The closure will also affect some New York schoolchildren. Six students from Essex County commute to the Lake Champlain Waldorf School in Shelburne five days a week. Head of school Jas Darland said she’s frustrated that “an essential transportation service which provides a public good is privatized and held for profit.” She said she hopes the company “will engage in some sort of community dialogue to see if an option can be found that meets everyone’s needs.”

In an interview on Thursday, town supervisor Hughes said he knows of an Essex County-based carpenter who travels to South Burlington to get materials, as well as truck drivers who use the ferry to go to Vermont for work. He also said there are sick New Yorkers who rely on the ferry to travel to the University of Vermont Medical Center for cancer and dialysis treatments.

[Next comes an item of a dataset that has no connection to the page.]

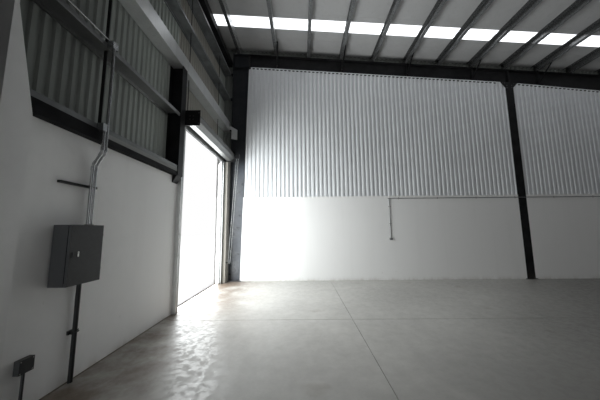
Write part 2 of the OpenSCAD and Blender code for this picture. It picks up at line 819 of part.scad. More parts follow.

Hughes plans to present a resolution to the Essex town board on December 29 asking them to request continuation of ferry service; he is also appealing to county and state legislators for help. The ferry has periodically shut down for extended periods of time due to ice on the lake, Hughes said, but that’s obviously not the case this year. Essex residents have told him how dismayed they are that a decision like this can be made without any discussion with the ferry users.

“I question whether those human situations are actually thought of when the decision is made to close the ferry down,” Hughes said.



So does Beatrice Disogra. For 14 years, the nurse commuted on the ferry from her home in Willsboro, N.Y., to her job at the UVM Medical Center. As the Lake Champlain Transportation Company continually scaled back Charlotte-Essex service little by little, Disogra sold her house last year and moved to Cumberland Head, N.Y. — just a mile from the Plattsburgh-Grand Isle Ferry — to make her commute easier.

Disogra said she’s skeptical that the company will respond to the grassroots effort to reverse the decision, noting they’ve been unresponsive to customer feedback in the past.

“They don’t have to answer to anyone,” she said. “That’s the problem.”

She added: “Do I have faith in them to do the right thing? No.”